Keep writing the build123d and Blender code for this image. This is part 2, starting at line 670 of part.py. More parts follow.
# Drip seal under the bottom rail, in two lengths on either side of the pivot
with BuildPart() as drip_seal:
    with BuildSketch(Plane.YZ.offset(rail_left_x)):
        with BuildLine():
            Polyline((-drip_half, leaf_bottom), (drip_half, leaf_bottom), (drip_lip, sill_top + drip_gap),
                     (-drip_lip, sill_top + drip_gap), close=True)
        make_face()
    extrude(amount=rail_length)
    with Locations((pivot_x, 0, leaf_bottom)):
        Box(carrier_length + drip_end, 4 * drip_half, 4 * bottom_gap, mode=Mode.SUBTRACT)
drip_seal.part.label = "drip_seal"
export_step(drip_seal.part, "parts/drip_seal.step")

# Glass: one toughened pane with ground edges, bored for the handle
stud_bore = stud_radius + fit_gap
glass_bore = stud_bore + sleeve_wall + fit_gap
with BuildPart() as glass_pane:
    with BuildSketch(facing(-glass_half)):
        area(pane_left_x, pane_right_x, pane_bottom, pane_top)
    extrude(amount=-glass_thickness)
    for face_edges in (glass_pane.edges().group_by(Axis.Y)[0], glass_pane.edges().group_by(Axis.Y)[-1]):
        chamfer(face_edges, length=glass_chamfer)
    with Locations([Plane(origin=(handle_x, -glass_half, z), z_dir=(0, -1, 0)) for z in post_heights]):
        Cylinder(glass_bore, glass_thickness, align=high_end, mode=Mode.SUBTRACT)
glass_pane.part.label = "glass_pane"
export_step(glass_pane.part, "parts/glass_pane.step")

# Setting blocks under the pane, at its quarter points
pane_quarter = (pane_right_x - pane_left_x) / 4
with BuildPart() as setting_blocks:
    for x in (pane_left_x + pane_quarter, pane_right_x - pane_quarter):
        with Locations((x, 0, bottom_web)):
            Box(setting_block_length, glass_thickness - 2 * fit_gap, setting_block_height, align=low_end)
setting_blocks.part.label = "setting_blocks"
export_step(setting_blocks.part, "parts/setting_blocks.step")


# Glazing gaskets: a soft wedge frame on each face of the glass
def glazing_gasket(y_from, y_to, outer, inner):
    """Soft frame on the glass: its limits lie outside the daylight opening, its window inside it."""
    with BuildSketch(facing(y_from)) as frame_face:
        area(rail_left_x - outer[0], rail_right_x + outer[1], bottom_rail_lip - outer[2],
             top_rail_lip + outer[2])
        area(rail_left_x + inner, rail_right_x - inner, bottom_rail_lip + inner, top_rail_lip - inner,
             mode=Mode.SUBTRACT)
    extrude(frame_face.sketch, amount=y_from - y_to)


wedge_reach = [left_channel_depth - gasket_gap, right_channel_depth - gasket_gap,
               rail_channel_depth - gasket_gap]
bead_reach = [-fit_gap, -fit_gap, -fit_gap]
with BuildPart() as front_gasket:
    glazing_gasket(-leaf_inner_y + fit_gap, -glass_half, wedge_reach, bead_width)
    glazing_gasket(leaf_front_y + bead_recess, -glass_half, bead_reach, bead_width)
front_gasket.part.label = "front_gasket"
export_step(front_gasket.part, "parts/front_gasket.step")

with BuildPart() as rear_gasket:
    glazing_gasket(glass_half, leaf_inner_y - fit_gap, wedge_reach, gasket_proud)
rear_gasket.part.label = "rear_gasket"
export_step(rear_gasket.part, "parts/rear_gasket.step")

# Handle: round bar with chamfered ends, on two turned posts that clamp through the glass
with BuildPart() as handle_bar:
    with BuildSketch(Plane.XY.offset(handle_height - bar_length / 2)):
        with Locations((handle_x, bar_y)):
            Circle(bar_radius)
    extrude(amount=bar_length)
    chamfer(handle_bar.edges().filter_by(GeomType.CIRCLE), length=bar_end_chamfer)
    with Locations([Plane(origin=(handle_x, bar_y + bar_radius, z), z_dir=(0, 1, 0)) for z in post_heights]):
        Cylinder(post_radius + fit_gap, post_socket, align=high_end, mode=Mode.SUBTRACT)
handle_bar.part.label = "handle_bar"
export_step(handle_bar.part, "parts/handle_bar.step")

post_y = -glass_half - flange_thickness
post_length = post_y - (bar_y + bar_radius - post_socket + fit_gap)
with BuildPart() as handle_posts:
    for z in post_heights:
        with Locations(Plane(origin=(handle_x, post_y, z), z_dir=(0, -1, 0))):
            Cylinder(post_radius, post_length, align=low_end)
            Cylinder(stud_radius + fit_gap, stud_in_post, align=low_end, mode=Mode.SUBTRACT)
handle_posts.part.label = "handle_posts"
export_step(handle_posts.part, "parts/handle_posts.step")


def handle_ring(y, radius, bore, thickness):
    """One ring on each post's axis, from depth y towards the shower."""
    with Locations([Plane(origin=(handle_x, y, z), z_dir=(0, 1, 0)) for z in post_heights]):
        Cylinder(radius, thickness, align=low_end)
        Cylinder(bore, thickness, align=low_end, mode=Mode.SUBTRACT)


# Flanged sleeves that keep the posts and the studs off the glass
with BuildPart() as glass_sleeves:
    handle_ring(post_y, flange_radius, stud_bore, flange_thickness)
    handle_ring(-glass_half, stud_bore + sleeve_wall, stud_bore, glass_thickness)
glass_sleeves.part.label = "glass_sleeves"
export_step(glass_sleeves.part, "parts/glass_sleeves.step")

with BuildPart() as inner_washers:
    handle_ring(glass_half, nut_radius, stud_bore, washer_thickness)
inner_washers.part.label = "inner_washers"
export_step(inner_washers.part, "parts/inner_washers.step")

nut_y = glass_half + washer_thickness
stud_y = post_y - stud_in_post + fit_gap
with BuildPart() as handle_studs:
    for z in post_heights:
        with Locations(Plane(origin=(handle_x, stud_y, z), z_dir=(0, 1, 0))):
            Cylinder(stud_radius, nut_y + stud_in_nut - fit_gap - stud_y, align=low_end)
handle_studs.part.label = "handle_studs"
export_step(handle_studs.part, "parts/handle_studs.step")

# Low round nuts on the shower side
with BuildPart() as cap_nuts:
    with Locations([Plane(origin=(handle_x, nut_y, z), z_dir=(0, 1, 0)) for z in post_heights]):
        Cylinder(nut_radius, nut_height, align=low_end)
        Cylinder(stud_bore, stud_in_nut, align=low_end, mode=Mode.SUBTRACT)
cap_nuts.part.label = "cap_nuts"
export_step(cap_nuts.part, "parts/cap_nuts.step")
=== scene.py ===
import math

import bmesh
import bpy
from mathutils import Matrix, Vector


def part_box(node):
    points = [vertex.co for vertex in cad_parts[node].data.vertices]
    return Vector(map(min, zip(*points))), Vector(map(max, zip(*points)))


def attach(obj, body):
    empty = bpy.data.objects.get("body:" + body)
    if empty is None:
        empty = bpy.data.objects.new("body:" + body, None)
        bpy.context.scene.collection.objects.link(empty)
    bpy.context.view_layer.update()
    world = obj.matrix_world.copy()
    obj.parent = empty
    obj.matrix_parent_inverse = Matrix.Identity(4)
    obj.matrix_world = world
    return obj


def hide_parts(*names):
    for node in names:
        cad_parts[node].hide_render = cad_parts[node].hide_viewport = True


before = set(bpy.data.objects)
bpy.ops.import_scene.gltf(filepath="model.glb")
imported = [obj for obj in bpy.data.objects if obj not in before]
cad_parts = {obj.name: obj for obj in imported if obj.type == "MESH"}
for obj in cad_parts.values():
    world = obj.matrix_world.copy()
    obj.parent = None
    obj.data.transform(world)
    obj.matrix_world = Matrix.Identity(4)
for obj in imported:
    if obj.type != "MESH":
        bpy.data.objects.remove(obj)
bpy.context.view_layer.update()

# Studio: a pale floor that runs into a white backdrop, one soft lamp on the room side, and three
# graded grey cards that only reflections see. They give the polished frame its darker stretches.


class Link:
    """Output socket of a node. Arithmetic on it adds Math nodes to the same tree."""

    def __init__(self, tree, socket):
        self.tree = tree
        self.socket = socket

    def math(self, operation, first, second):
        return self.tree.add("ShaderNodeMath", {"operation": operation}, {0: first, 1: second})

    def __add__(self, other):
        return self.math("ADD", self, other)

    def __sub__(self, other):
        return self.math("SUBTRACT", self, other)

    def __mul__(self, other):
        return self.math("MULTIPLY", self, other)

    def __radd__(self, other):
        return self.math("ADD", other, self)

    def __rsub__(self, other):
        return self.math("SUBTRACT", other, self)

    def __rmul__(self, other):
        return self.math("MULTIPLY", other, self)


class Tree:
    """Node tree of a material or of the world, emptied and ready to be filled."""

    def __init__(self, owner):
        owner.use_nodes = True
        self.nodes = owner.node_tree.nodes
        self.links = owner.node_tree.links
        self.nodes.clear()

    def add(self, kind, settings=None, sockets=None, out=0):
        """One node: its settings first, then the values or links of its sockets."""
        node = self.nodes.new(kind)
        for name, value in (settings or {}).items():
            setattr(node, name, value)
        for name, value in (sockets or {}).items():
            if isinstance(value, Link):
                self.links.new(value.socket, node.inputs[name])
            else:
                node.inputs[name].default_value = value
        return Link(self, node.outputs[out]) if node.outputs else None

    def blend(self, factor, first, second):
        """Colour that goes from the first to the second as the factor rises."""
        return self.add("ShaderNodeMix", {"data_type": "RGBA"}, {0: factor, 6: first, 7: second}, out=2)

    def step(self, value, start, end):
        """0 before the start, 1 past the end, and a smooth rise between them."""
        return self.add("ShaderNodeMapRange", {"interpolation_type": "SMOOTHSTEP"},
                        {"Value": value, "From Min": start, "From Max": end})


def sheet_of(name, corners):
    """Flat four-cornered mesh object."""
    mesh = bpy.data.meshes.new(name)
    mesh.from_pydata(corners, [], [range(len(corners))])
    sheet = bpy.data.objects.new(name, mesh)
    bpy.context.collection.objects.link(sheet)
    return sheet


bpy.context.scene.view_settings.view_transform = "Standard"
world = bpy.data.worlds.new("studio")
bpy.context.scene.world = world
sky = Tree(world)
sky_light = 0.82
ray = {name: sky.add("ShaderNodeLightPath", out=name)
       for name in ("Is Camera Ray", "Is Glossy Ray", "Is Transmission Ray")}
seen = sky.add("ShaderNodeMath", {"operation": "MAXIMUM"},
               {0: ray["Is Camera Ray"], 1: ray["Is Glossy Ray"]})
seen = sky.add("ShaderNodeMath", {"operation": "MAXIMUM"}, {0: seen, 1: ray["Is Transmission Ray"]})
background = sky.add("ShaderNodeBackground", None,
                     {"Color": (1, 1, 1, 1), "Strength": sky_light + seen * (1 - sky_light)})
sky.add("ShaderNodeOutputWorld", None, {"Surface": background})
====
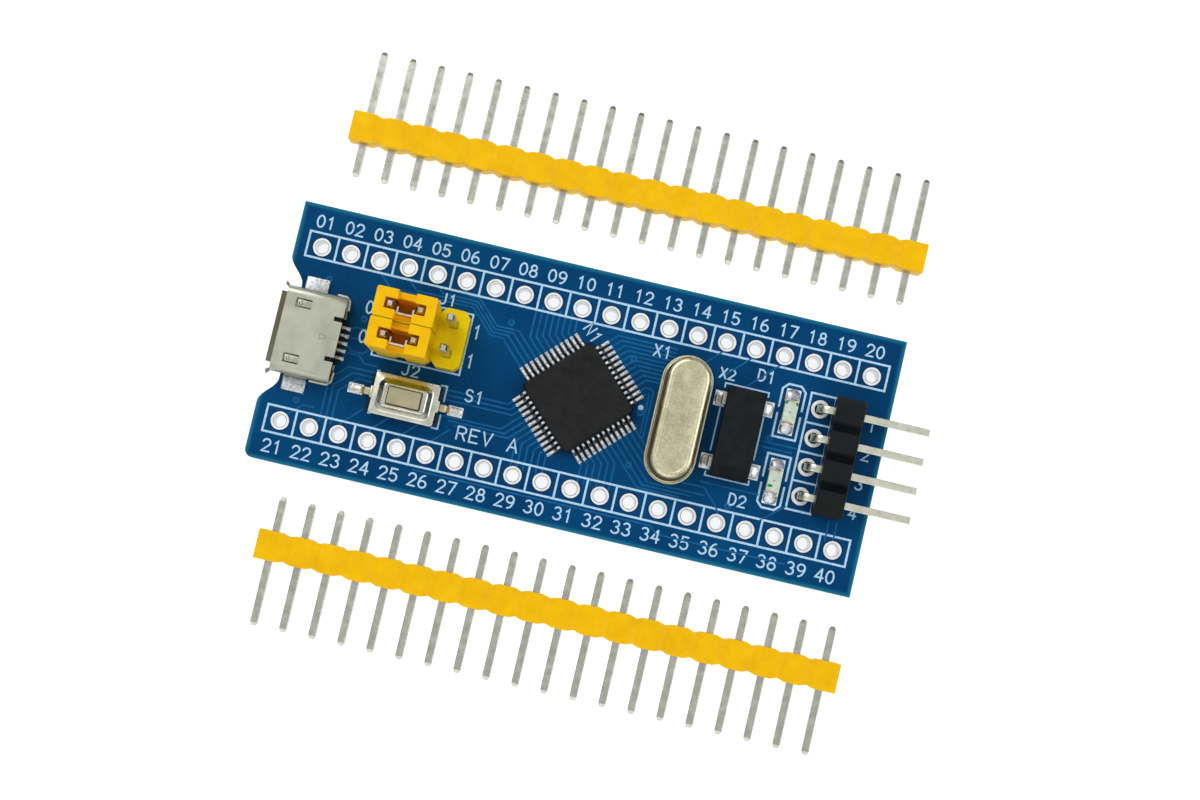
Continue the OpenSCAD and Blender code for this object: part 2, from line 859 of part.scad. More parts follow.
====
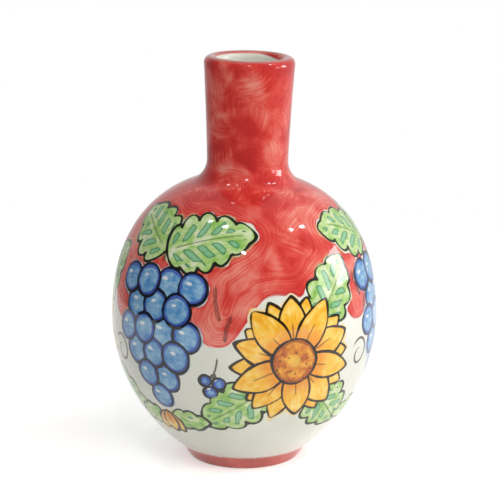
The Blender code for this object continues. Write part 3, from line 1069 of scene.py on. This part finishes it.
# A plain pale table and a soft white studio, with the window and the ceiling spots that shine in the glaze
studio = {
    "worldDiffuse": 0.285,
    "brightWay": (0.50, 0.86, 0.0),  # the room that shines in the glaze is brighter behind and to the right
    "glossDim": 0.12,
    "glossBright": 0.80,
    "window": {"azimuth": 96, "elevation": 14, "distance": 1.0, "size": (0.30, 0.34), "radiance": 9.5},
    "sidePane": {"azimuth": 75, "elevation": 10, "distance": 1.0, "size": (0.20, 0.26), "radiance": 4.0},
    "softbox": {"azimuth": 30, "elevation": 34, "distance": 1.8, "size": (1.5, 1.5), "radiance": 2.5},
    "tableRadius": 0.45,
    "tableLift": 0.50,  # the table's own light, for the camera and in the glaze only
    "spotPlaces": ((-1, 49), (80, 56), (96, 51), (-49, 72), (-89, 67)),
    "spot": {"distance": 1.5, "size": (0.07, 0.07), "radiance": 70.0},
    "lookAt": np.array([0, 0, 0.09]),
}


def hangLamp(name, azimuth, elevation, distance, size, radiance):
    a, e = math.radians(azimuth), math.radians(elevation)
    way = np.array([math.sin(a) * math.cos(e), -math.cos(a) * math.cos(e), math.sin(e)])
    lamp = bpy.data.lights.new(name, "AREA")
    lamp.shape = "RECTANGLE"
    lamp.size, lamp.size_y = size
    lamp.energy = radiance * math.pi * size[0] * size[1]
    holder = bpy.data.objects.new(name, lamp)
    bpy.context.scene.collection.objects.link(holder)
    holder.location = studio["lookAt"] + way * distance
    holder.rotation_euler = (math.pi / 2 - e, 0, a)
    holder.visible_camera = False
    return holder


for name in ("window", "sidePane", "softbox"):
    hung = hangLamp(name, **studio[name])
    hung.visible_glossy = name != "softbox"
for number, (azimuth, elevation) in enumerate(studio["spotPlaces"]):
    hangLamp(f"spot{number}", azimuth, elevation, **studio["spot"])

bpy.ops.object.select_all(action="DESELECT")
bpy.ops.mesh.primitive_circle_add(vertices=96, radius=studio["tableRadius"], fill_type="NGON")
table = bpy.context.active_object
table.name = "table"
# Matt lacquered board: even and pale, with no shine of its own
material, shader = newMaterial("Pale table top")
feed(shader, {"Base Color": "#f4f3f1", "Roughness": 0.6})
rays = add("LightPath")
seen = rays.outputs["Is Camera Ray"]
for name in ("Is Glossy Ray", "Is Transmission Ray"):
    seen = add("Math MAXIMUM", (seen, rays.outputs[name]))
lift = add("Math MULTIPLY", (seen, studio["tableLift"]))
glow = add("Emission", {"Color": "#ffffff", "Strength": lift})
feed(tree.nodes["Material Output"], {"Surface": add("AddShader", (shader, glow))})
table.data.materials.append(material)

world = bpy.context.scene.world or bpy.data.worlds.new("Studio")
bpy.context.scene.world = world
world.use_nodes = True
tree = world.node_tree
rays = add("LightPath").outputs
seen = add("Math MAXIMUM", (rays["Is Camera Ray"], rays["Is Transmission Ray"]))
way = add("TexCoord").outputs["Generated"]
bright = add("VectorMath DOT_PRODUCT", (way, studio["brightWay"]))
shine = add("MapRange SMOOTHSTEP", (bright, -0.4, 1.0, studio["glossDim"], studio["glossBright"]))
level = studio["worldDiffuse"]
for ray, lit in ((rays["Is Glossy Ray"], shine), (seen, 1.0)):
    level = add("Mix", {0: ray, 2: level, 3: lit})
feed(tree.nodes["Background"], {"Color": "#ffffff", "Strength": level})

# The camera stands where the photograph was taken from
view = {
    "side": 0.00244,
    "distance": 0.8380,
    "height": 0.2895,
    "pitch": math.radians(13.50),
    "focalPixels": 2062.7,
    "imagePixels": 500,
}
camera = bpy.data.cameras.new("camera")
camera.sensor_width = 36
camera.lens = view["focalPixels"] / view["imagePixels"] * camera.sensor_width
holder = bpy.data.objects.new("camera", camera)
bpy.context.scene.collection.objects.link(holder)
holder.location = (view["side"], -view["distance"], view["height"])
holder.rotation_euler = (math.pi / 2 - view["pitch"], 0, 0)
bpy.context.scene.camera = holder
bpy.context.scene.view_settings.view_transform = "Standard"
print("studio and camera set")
====
_Work to do_. Reproduce exactly the lines from the line with "nut_y = glass_half + washer_thickness" to the line with "bpy.data.objects.remove(obj)", both end lines included.

_Result_.
nut_y = glass_half + washer_thickness
stud_y = post_y - stud_in_post + fit_gap
with BuildPart() as handle_studs:
    for z in post_heights:
        with Locations(Plane(origin=(handle_x, stud_y, z), z_dir=(0, 1, 0))):
            Cylinder(stud_radius, nut_y + stud_in_nut - fit_gap - stud_y, align=low_end)
handle_studs.part.label = "handle_studs"
export_step(handle_studs.part, "parts/handle_studs.step")

# Low round nuts on the shower side
with BuildPart() as cap_nuts:
    with Locations([Plane(origin=(handle_x, nut_y, z), z_dir=(0, 1, 0)) for z in post_heights]):
        Cylinder(nut_radius, nut_height, align=low_end)
        Cylinder(stud_bore, stud_in_nut, align=low_end, mode=Mode.SUBTRACT)
cap_nuts.part.label = "cap_nuts"
export_step(cap_nuts.part, "parts/cap_nuts.step")
=== scene.py ===
import math

import bmesh
import bpy
from mathutils import Matrix, Vector


def part_box(node):
    points = [vertex.co for vertex in cad_parts[node].data.vertices]
    return Vector(map(min, zip(*points))), Vector(map(max, zip(*points)))


def attach(obj, body):
    empty = bpy.data.objects.get("body:" + body)
    if empty is None:
        empty = bpy.data.objects.new("body:" + body, None)
        bpy.context.scene.collection.objects.link(empty)
    bpy.context.view_layer.update()
    world = obj.matrix_world.copy()
    obj.parent = empty
    obj.matrix_parent_inverse = Matrix.Identity(4)
    obj.matrix_world = world
    return obj


def hide_parts(*names):
    for node in names:
        cad_parts[node].hide_render = cad_parts[node].hide_viewport = True


before = set(bpy.data.objects)
bpy.ops.import_scene.gltf(filepath="model.glb")
imported = [obj for obj in bpy.data.objects if obj not in before]
cad_parts = {obj.name: obj for obj in imported if obj.type == "MESH"}
for obj in cad_parts.values():
    world = obj.matrix_world.copy()
    obj.parent = None
    obj.data.transform(world)
    obj.matrix_world = Matrix.Identity(4)
for obj in imported:
    if obj.type != "MESH":
        bpy.data.objects.remove(obj)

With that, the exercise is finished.